The homing instinct in birds and animals is one of their most remarkable traits: their strong local attachments and their skill in finding their way back when removed to a distance. It seems at times as if they possessed some extra sense–the home sense–which operates unerringly. I saw this illustrated one spring in the case of a mallard drake.

My son had two ducks, and to mate with them he procured a drake of a neighbor who lived two miles south of us. He brought the drake home in a bag. The bird had no opportunity to see the road along which it was carried, or to get the general direction, except at the time of starting, when the boy carried him a few rods openly.

He was placed with the ducks in a spring run, under a tree in a secluded place on the river slope, about a hundred yards from the highway. The two ducks treated him very contemptuously. It was easy to see that the drake was homesick from the first hour, and he soon left the presence of the scornful ducks.

Then we shut the three in the barn together, and kept them there a day and a night. Still the friendship did not ripen; the ducks and the drake separated the moment we let them out. Left to himself, the drake at once turned his head homeward, and started up the hill for the highway.

Then we shut the trio up together again for a couple of days, but with the same results as before. There seemed to be but one thought in the mind of the drake, and that was home.

Several times we headed him off and brought him back, till finally on the third or fourth day I said to my son, “If that drake is really bound to go home, he shall have an opportunity to make the trial, and I will go with him to see that he has fair play.” We withdrew, and the homesick mallard started up through the currant patch, then through the vineyard toward the highway which he had never seen.

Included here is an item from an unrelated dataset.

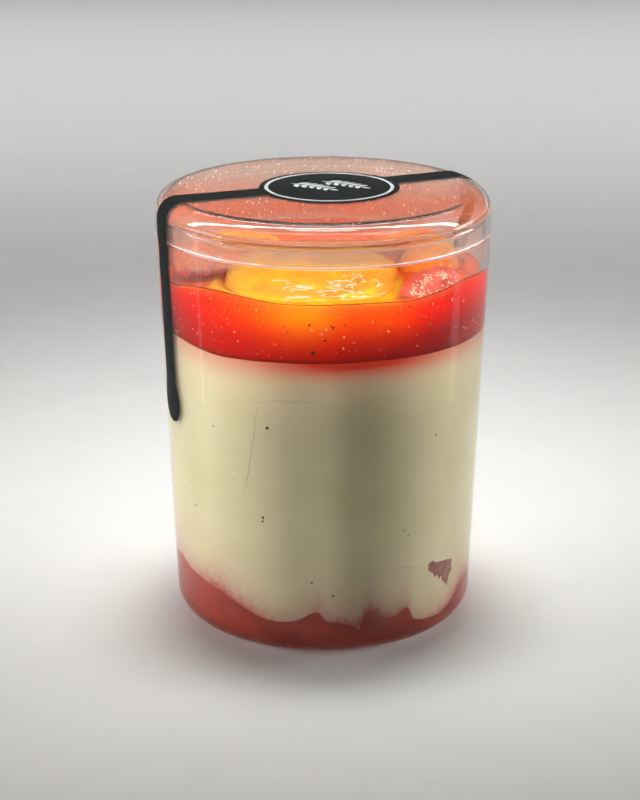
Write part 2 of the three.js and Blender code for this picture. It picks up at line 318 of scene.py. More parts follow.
# %% Profiles of the jar and the lid
ROUND_STEPS = 240  # columns round every turned shape
SOFT_EDGE = 0.25  # radius of the moulding's small edges


def arc(centre_r, centre_z, radius, start, end, steps=20):
    """Points on a circle from one angle to another, in degrees from straight outwards."""
    angle = np.radians(np.linspace(start, end, steps + 1))
    return np.stack([centre_r + radius * np.cos(angle), centre_z + radius * np.sin(angle)], 1)


def line(r0, z0, r1, z1, steps=8):
    """Points from one end to the other, crowded towards both ends as (1 - cos) / 2 is, so that
    the shading of a long straight face isn't bent by the curve next to it."""
    share = (1 - np.cos(np.linspace(0, np.pi, steps + 1)))[:, None] / 2
    return np.array([[r0, z0]]) * (1 - share) + np.array([[r1, z1]]) * share


def wall_arc(wall_radius, floor, radius, up=1):
    """Centre of the arc that touches a level face and the leaning wall: above the face for a
    foot (up = 1), and below it for a shoulder (up = -1)."""
    height = floor + up * radius
    return wall_radius + (height * math.sin(WALL_LEAN) - radius) / math.cos(WALL_LEAN), height


def turned(profile, columns=ROUND_STEPS):
    """A profile of radius and height, turned once round the axis: x = r sin a, y = -r cos a."""
    profile = profile[np.append(True, np.linalg.norm(np.diff(profile, axis=0), axis=1) > 1e-6)]
    angle = np.linspace(0, 2 * np.pi, columns, endpoint=False)
    r, z = profile[:, :1], profile[:, 1:]
    return np.stack([r * np.sin(angle), -r * np.cos(angle), z + 0 * angle], -1)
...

When he reached the fence, he followed it south till he came to the open gate, where he took to the road as confidently as if he knew for a certainty that it would lead him straight to his mate. How eagerly he paddled along, glancing right and left, and increasing his speed at every step! I kept about fifty yards behind him. Presently he met a dog; he paused and eyed the animal for a moment, and then turned to the right along a road which diverged just at that point, and which led to the railroad station. I followed, thinking the drake would soon lose his bearings, and get hopelessly confused in the tangle of roads that converged at the station.

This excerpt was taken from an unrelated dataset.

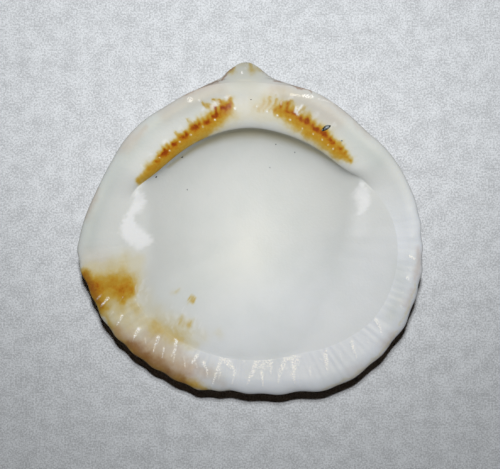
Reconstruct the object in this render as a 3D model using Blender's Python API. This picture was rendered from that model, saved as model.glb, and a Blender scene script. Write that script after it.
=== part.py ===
"""One valve of a comb bittersweet clam, resting on its convex back with the hollow side up.

The shell is grown the way the animal grows it. The rim of the valve is one closed ring. Every older
rim is that ring turned about the beak and made smaller, so the outside is a ring extruded again and
again towards the beak. The inside is extruded from the same rim: the toothed margin and the hinge
plate first, then the wall under the hinge plate and the floor of the hollow.

Angles round the rim are in degrees, from the middle of the ventral edge (-Y) towards +X. The hinge
is at 180. Lengths in the functions are in millimetres. Distances from the middle are measured in the
view straight down on the valve as it lies, and the plane of the rim is tilted under them.
"""

import math

import bmesh
import bpy
import numpy as np
from mathutils import Vector
from mathutils.bvhtree import BVHTree

MM = 0.001

# Outline of the valve: angle and distance from the middle, read off the photograph.
OUTLINE = (
    (0, 11.5), (9, 11.72), (18, 11.98), (27.5, 12.6), (40, 12.87), (52, 12.95), (61, 13.02),
    (69, 12.87), (78, 12.79), (86, 12.58), (99, 12.37), (108, 12.15), (115, 11.98), (123, 11.74),
    (132, 11.4), (141, 11.38), (149, 11.43), (157.5, 11.46), (163, 11.34), (171, 11.16),
    (180, 11.2), (188, 11.25), (196, 11.33), (204, 11.3), (213, 11.25), (222, 11.4), (232, 11.48),
    (242, 11.45), (253.5, 11.65), (265, 12.16), (274, 12.58), (279, 12.62), (284, 12.5),
    (289, 12.34), (302, 12.3), (315.5, 12.05), (327, 11.87), (334, 11.82), (341, 11.83),
    (347, 11.6), (352, 11.42),
)
# Inner edge of the margin: the line of the mantle round the sides and the arch under the hinge.
CONTOUR = (
    (0, 9.08), (22, 9.29), (34, 9.86), (45, 10.38), (56, 10.85), (75, 10.95), (95, 10.5),
    (116, 9.17), (126, 8.4), (138, 8.07), (161, 7.83), (180, 7.87), (203, 7.83), (226, 7.98),
    (237, 8.29), (250, 9.08), (270, 9.3), (291, 9.24), (302, 9.54), (318, 9.29), (346, 9.08),
)
# Angles of the raised teeth of the margin.
MARGIN_TEETH = (
    4.8, 17.2, 30.4, 42.7, 54, 64.9, 74.6, 82.4, 90.1, 98.5, 107.5, 117, 127, 137, 147, 157,
    167, 180, 193, 203, 213, 223, 233, 243, 252.5, 261.5, 270, 278, 286, 294.2, 303.4, 310.9,
    319.5, 327.5, 337.3, 345.5, 353.3,
)
TOOTHED_SIDES = (88.0, 112.0, 262.0, 284.0)

# Growth of the shell about the beak, which lies this far along, and below the plane of the rim.
BEAK_X = -0.35
BEAK_Y = 12.05
BEAK_DEPTH = 0.75
SHRINK = 0.98
SHRINK_RISE = 0.28
UMBO_PINCH = 0.28
PINCH_FROM = 0.45
PINCH_TO = 1.3
COIL_FREE = 21.0
COIL_FIXED = 7.0
# Ages of the rims that the outside passes through, as turns in radians. Rings get coarser with age.
FINE_TURNS = (0.06, 0.16, 0.3, 0.46, 0.64, 0.84, 1.06, 1.3)
HALF_TURNS = (1.55, 1.8, 2.05, 2.3)
QUARTER_TURNS = (2.55, 2.9)
OLDEST_TURN = 3.3
TURN_STEP = 0.01
ANGLE_STEP = 1.5

# Ribs of the outside, and the scallops they make in the rim.
RIB_HEIGHT = 0.15
SCALLOP = 0.05
RIBS_START = 0.12
RIBS_FADE = 1.3
RIBS_GONE = 2.4

# Rounded rim.
EDGE_DROP = 0.2
EDGE_DROP_HINGE = 0.5
EDGE_DROP_BEAK = 0.25
EDGE_WIDTH = 0.25
EDGE_WIDTH_HINGE = 0.65

# Margin and hinge plate. Rings cross them from the rim (1) to the inner edge (0).
MARGIN_RINGS = (0.97, 0.9, 0.8, 0.7, 0.58, 0.46, 0.34, 0.24, 0.15, 0.07, 0.0)
MARGIN_SLOPE = 0.3
MARGIN_CURVE = 1.5
MARGIN_TOOTH_HEIGHT = 0.12
MARGIN_TOOTH_SPAN = (0.05, 0.35, 0.8, 1.0)
HINGE_ENDS = (120.0, 243.0)
HINGE_BLEND = 9.0
LIP_DEPTH = 0.5
LIP_ROUNDING = 9.0
HINGE_TOOTH_HEIGHT = 0.28
TEETH_RIGHT = (129.7, 171.6, 8)
TEETH_LEFT = (186.7, 243.4, 9)
TEETH_SPAN = (0.14, 0.28, 0.62, 0.76)

# Hollow.
FLOOR_THICKNESS = 1.0
EDGE_THICKENING = 0.35
THICKENING_CURVE = 6
UNDERCUT = 0.35
STEEPEST = 0.6
LEAST_STEP = 0.05
# Rings down the wall: part of its depth, part of the undercut, and how far forward at the sides.
WALL_RINGS = ((0.3, 0.6, 0.1), (0.65, 1.0, 0.25), (0.9, 0.8, 0.45))
# Rings on the floor, as parts of the way out to its edge.
FLOOR_RINGS = (0.94, 0.84, 0.68)
MIDDLE_RINGS = (0.48, 0.24)

# How it rests.
REST_TILT = 7.0
FLAT_DEPTH = 0.1
REST_SPOT = (0.6, 2.1)
WORN_RADIUS = 1.6
WORN_END = 3.2
WORN_RIBS = 0.12

SAMPLES_PER_TOOTH = 4
MATERIAL_COLOUR = (0.82, 0.82, 0.78, 1.0)
MATERIAL_ROUGHNESS = 0.4
SHARP_ANGLE = 40.0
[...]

But he seemed to have an exact map of the country in his mind; he soon left the station road, went around a house, through a vineyard, till he struck a stone fence that crossed his course at right angles; this he followed eastward till it was joined by a barbed wire fence, under which he passed and again entered the highway he had first taken. Then down the road he paddled with renewed confidence: under the trees, down a hill, through a grove, over a bridge, up the hill again toward home.

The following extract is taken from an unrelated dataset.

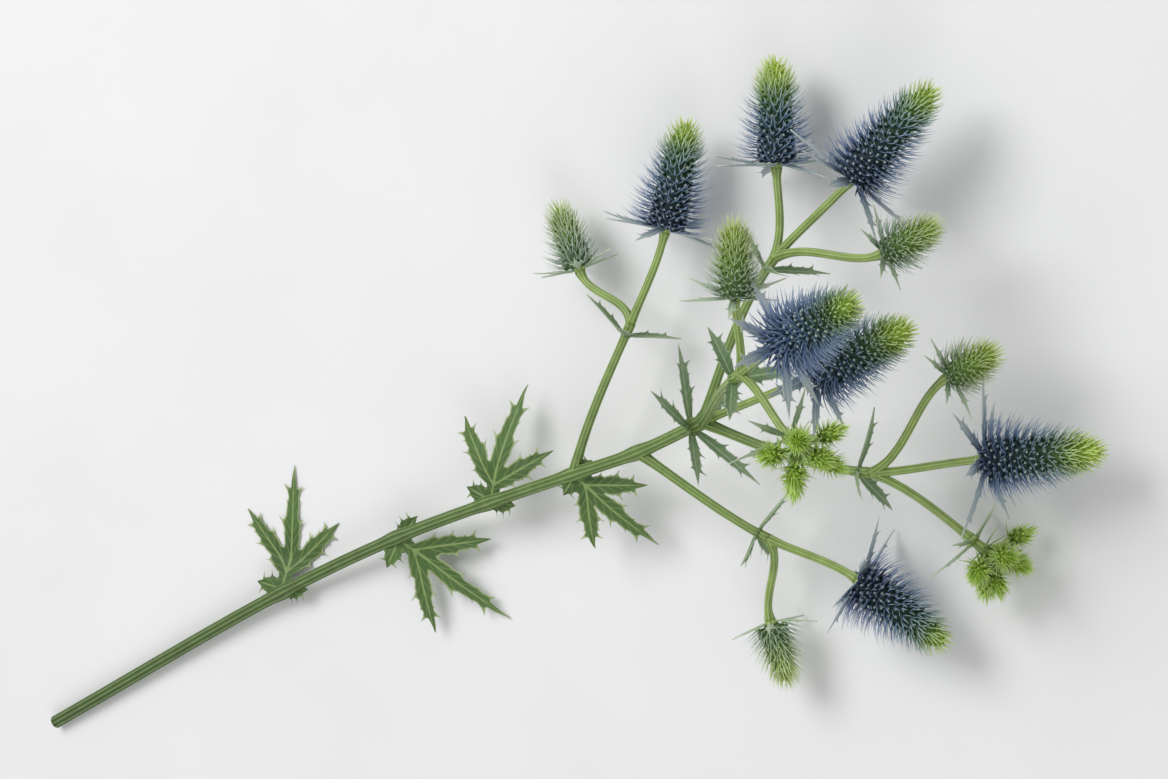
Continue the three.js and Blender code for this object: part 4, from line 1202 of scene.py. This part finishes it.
# Name, azimuth and elevation it shines from, distance, size and power.
SOFTBOXES = [("key_softbox", 100, 52, 2.2, 1.4, 28), ("fill_softbox", -80, 40, 2.2, 1.4, 8)]
STUDIO_COLOUR, STUDIO_LIGHT = "#f1f1f1", 0.56
FLOOR_SIZE = 8.0


def seen_from(azimuth, elevation, distance, target, roll=0):
    a, e = math.radians(azimuth), math.radians(elevation)
    way = Vector((math.cos(e) * math.cos(a), math.cos(e) * math.sin(a), math.sin(e)))
    turn = way.to_track_quat("Z", "Y") @ Quaternion((0, 0, 1), math.radians(roll))
    return Vector(target) + way * distance, turn.to_euler()


def set_stage():
    scene = bpy.context.scene
    lens = bpy.data.cameras.new("camera")
    lens.lens = CAMERA.lens
    camera = bpy.data.objects.new("camera", lens)
    camera.location, camera.rotation_euler = seen_from(
        CAMERA.azimuth, CAMERA.elevation, CAMERA.distance, CAMERA.target, CAMERA.roll
    )
    scene.collection.objects.link(camera)
    scene.camera = camera

    half = FLOOR_SIZE / 2
    corners = [(-half, -half, 0), (half, -half, 0), (half, half, 0), (-half, half, 0)]
    sheet = bpy.data.meshes.new("paper")
    sheet.from_pydata(corners, [], [(0, 1, 2, 3)])
    sheet.materials.append(paper())
    floor = bpy.data.objects.new("paper", sheet)
    scene.collection.objects.link(floor)

    for name, azimuth, elevation, distance, size, power in SOFTBOXES:
        light = bpy.data.lights.new(name, "AREA")
        light.shape, light.size, light.energy = "DISK", size, power
        softbox = bpy.data.objects.new(name, light)
        softbox.location, softbox.rotation_euler = seen_from(azimuth, elevation, distance, CAMERA.target)
        scene.collection.objects.link(softbox)

    world = bpy.data.worlds.new("studio")
    world.use_nodes = True
    background = world.node_tree.nodes["Background"]
    background.inputs["Color"].default_value = colour(STUDIO_COLOUR)
    background.inputs["Strength"].default_value = STUDIO_LIGHT
    scene.world = world
    scene.view_settings.view_transform = "Standard"


set_stage()
dress_stem()
dressers = [(dress_head, HEADS), (dress_cluster, CLUSTERS), (dress_whorl, WHORLS), (dress_leaf, LEAVES)]
for dress, plan in dressers:
    for order, item in enumerate(plan):
        dress(item, order)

Presently he found his clue cut in two by the railroad track; this was something he had never before seen; he paused, glanced up it, then down it, then at the highway across it, and quickly concluded this last was his course. On he went again, faster and faster.

He had now gone half the distance, and was getting tired. A little pool of water by the roadside caught his eye. Into it he plunged, bathed, drank, preened his plumage for a few moments, and then started homeward again. He knew his home was on the upper side of the road, for he kept his eye bent in that direction, scanning the fields. Twice he stopped, stretched himself up, and scanned the landscape intently; then on again. It seemed as if an invisible cord was attached to him, and he was being pulled down the road.